It’s up to the market to decide whether the new Defender is, as Land Rover claims, “an icon reinvented and instantly recognisable” – that is, the new, natural heir of an all-purpose vehicle that has basically remained unchanged for 70 years. In any case, the long wait is over: the secrecy that, for a long time, has enveloped the creation has given way to images of a modern car with an attractive design. It is a design with character, even if it is less spartan than its predecessor. “We’ve found the right formula for volumes and shapes”, Massimo Frascella claims, “designing our battle horse in a modern – not retro – key, with an eye to simplicity and practicality”.
The key to this design story couldn’t be anything but respect for origins. “We had to keep the elements that could represent the Defender spirit”, Frascella explains: “above all, the silhouette, and then the broken line of the roof, the very short overhangs, the distance from the ground, the shoulder along the whole side, the pronounced wheel arches, the spare tyre mounted on the rear, and the side-hinged tailgate”. There are two versions: the longer 110 (5.02 metres including the spare tyre), the first to enter production, and the shorter 90 version (4.58 metres with tyre), which will follow in the coming months.
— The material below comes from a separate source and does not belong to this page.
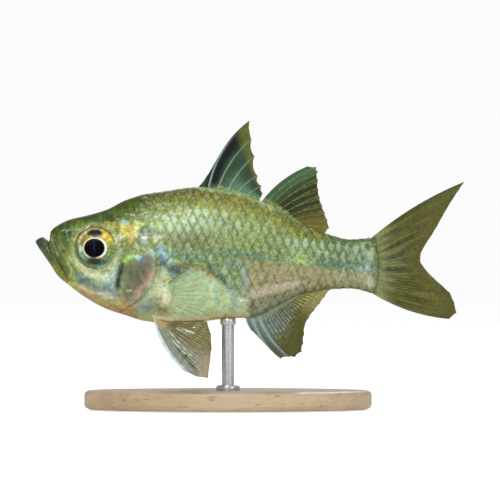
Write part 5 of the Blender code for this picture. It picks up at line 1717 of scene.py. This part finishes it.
class GLASSFISH_OT_stand(bpy.types.Operator):
    """Dress the wooden base and the rod, and add the collar and the saddle"""
    bl_idname = "glassfish.stand"
    bl_label = "Stand"

    def execute(self, context):
        wood = wood_material()
        steel = steel_material()
        for node, material in (("stand_base", wood), ("stand_rod", steel)):
            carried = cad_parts[node]
            carried.data.materials.clear()
            carried.data.materials.append(material)
            for slot in carried.material_slots:
                slot.material = material
        base_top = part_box("stand_base")[1][2]
        rod_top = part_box("stand_rod")[1][2]
        self.collar("rod_collar", base_top, COLLAR, steel)
        self.collar("rod_saddle", rod_top, SADDLE, steel)
        return {"FINISHED"}

    @staticmethod
    def collar(name, level, sizes, material):
        """A turned ring round the rod, with a stepped and rounded top."""
        height, radius, depth = level + sizes[0] * MM, sizes[1] * MM, sizes[2] * MM
        tidy_select()
        bpy.ops.mesh.primitive_cylinder_add(vertices=64, radius=radius, depth=depth,
                                            location=(ROD_X * MM, 0, height))
        ring = bpy.context.object
        ring.name = name
        bpy.ops.object.transform_apply(location=True, rotation=False, scale=False)
        bpy.ops.object.mode_set(mode="EDIT")
        bpy.ops.mesh.select_all(action="DESELECT")
        bpy.ops.object.mode_set(mode="OBJECT")
        for face in ring.data.polygons:
            face.select = face.normal.z > 0.9
        bpy.ops.object.mode_set(mode="EDIT")
        bpy.ops.mesh.inset(thickness=0.35 * (radius - ROD_RADIUS * MM), depth=0)
        bpy.ops.mesh.extrude_region_move(TRANSFORM_OT_translate={"value": (0, 0, RING_STEP * MM)})
        bpy.ops.object.mode_set(mode="OBJECT")
        edges = ring.modifiers.new("edges", "BEVEL")
        edges.width = RING_EDGE * MM
        edges.segments = 3
        edges.limit_method = "ANGLE"
        bpy.ops.object.modifier_apply(modifier=edges.name)
        bpy.ops.object.shade_smooth_by_angle(angle=math.radians(35))
        finish_piece(ring, material, "steel")


# The stage

def soft_light(name, place, aim, size, power):
    data = bpy.data.lights.new(name, "AREA")
    data.shape = "RECTANGLE"
    data.size, data.size_y = size
    data.energy = power
    lamp = bpy.data.objects.new(name, data)
    bpy.context.scene.collection.objects.link(lamp)
    lamp.location = place
    toward = np.array(aim, float) - np.array(place, float)
    flat = math.hypot(toward[0], toward[1])
    lamp.rotation_euler = (math.atan2(flat, -toward[2]), 0, math.atan2(-toward[0], toward[1]))


def seen_by_camera(tree, unseen, seen):
    """One value for what the camera sees, another for what only gives light."""
    camera_ray = tree.nodes.new("ShaderNodeLightPath").outputs["Is Camera Ray"]
    return remap(tree, camera_ray, 0, 1, unseen, seen)


class GLASSFISH_OT_stage(bpy.types.Operator):
    """Make the pale floor that runs on into the sky, the lights, the sky and the camera"""
    bl_idname = "glassfish.stage"
    bl_label = "Stage"

    def execute(self, context):
        self.backdrop()
        self.lights()
        self.camera()
        return {"FINISHED"}

    @staticmethod
    def backdrop():
        """A wide pale floor that glows a little, so that it meets the sky without a line."""
        tidy_select()
        bpy.ops.mesh.primitive_plane_add(size=FLOOR_SIZE, location=(0, 0, -FLOOR_DROP))
        floor = bpy.context.object
        floor.name = "floor"
        material, tree, shader = new_material("floor")
        colour = settings().floor
        fill(shader, {"Base Color": colour, "Roughness": 0.9, "Specular IOR Level": 0,
                      "Emission Color": (1, 1, 1),
                      "Emission Strength": seen_by_camera(tree, 0.1, SKY_SEEN - SKY_LIGHT * colour[0])})
        floor.data.materials.append(material)

    @staticmethod
    def lights():
        world = bpy.context.scene.world or bpy.data.worlds.new("sky")
        bpy.context.scene.world = world
        world.use_nodes = True
        tree = world.node_tree
        fill(tree.nodes["Background"], {"Color": (1, 1, 1),
                                        "Strength": seen_by_camera(tree, SKY_LIGHT, SKY_SEEN)})
        for name, lamp in LAMPS.items():
            soft_light(name, *lamp)

    @staticmethod
    def camera():
        """Level with the fish and square to its side, as in the photo."""
        distance = settings().camera_distance
        data = bpy.data.cameras.new("camera")
        data.sensor_width = 36
        data.lens = data.sensor_width * distance / (PHOTO_SIDE * PHOTO_SCALE * MM)
        data.clip_start = 0.01
        data.clip_end = 20
        camera = bpy.data.objects.new("camera", data)
        bpy.context.scene.collection.objects.link(camera)
        height = (TABLE_ROW - PHOTO_SIDE / 2) * PHOTO_SCALE * MM
        camera.location = (MIDDLE_X * MM, -distance, height)
        camera.rotation_euler = (math.pi / 2, 0, 0)
        bpy.context.scene.camera = camera
        bpy.context.scene.view_settings.view_transform = "Standard"


class GLASSFISH_PT_sidebar(bpy.types.Panel):
    bl_idname = "GLASSFISH_PT_sidebar"
    bl_label = "Glassfish"
    bl_space_type = "VIEW_3D"
    bl_region_type = "UI"
    bl_category = "Glassfish"

    def draw(self, context):
        for name in GlassfishSettings.__annotations__:
            self.layout.prop(context.scene.glassfish, name)
        for operator in OPERATORS:
            self.layout.operator(operator.bl_idname)


OPERATORS = (GLASSFISH_OT_stage, GLASSFISH_OT_skin, GLASSFISH_OT_scales, GLASSFISH_OT_eyes,
             GLASSFISH_OT_middle_fins, GLASSFISH_OT_paired_fins, GLASSFISH_OT_stand)
CLASSES = (GlassfishSettings, *OPERATORS, GLASSFISH_PT_sidebar)


def register():
    for cls in CLASSES:
        bpy.utils.register_class(cls)
    bpy.types.Scene.glassfish = PointerProperty(type=GlassfishSettings)


def unregister():
    del bpy.types.Scene.glassfish
    for cls in reversed(CLASSES):
        bpy.utils.unregister_class(cls)


def main():
    register()
    skin_grain_group()
    scale_marks_group()
    bpy.ops.glassfish.stage()
    bpy.ops.glassfish.skin()
    bpy.ops.glassfish.scales()
    bpy.ops.glassfish.eyes()
    bpy.ops.glassfish.middle_fins()
    bpy.ops.glassfish.paired_fins()
    bpy.ops.glassfish.stand()


if __name__ == "__main__":
    main()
The 110 will be able to have 5, 6, or 5+2 places, according to the pre-selected configuration, and both will have 130 optional accessories, as well as four accessory packages (Explorer, Adventure, Country, and Urban). The development of the project took six years. “Six years of an enormous history”, Frascella remembers, “a different type of exploration was needed, through research sketches, including industrial and functional ones. And then, having clarified the fundamental principles, we made five clay models on a 2:5 scale to refine our ideas on style and proportions”.
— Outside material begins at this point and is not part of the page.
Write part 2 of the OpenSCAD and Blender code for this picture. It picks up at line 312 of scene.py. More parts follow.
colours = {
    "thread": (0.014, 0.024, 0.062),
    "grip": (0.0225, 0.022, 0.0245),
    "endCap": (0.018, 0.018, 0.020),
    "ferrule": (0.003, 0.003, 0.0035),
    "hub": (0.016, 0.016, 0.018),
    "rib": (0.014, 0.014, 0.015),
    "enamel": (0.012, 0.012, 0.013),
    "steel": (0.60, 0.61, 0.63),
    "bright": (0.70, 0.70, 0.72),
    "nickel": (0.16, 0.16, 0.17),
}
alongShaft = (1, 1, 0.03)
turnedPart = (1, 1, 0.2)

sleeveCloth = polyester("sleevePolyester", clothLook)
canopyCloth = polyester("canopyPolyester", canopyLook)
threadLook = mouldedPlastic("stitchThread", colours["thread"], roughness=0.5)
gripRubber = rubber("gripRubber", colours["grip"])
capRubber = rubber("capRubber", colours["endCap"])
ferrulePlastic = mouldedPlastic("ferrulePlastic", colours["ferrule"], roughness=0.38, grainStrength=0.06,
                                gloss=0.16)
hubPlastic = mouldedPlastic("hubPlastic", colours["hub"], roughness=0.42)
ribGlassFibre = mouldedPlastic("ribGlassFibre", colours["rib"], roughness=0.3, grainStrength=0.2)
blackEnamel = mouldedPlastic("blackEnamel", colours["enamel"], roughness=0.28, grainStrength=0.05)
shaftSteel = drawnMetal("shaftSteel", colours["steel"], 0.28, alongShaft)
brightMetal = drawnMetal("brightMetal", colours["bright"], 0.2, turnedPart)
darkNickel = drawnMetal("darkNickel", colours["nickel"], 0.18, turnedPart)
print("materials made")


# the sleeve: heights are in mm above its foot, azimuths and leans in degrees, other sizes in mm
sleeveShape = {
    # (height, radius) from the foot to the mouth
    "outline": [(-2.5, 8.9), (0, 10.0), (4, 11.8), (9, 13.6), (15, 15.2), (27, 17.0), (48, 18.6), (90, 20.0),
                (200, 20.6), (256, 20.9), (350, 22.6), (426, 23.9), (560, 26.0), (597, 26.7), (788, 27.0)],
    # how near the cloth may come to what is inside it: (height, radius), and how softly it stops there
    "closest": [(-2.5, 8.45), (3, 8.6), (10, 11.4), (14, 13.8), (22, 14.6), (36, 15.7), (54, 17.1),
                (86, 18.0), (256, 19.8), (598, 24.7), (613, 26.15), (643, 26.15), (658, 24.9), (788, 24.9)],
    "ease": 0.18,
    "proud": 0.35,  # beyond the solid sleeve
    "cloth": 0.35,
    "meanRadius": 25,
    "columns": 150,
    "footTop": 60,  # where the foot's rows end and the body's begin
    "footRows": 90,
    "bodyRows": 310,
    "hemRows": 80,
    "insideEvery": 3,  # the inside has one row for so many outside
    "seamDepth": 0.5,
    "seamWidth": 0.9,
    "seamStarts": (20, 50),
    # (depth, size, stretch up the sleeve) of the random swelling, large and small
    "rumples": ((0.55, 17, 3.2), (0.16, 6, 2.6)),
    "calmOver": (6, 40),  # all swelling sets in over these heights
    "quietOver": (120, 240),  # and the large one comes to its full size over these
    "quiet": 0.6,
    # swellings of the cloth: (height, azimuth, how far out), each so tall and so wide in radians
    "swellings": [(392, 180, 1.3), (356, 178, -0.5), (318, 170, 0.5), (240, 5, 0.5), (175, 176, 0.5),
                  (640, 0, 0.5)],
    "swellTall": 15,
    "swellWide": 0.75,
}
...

The higher-ups chose Frascella’s model, which was then milled on a 1:1 scale for final approval, with the blessing of Ratan Tata. “Then there was the long journey of creation, with feasibility studies”. Alongside McGovern and Frascella, Jeremy Waterman, Julian Wiltshire, Andy Wheel and Simon Grant were also engaged in working on the exteriors. “We even created a Defender Studio, with the model at the centre and all the design boards around it, in a climate of total immersion, until the creation of the final design and the construction of the LR1 prototype”.
Mark Butler, Nick Finney, and Alan Sheppard, along with Amy Frascella for Colours& Materials, moulded the interiors. Every single element has changed, but the final result is distinguished by continuity: the magnesium dashboard remains, but the seats have been completely redone, and the gear lever, moved to the dashboard, creates space for a third, central seat.
“It is the ultimate automotive icon”, Frascella claims: “We wanted to ensure its expression was neither too aggressive nor too playful, hence the more rounded front end, compared to the old model, but the still angular back end. To achieve this, we worked a lot on the light units: although they are rounded and not tapered, they allowed us to give the car a more welcoming look, less severe than the old Defender”. In short, as McGovern says, it is a Defender that is “inspired, but not constricted by, the past”.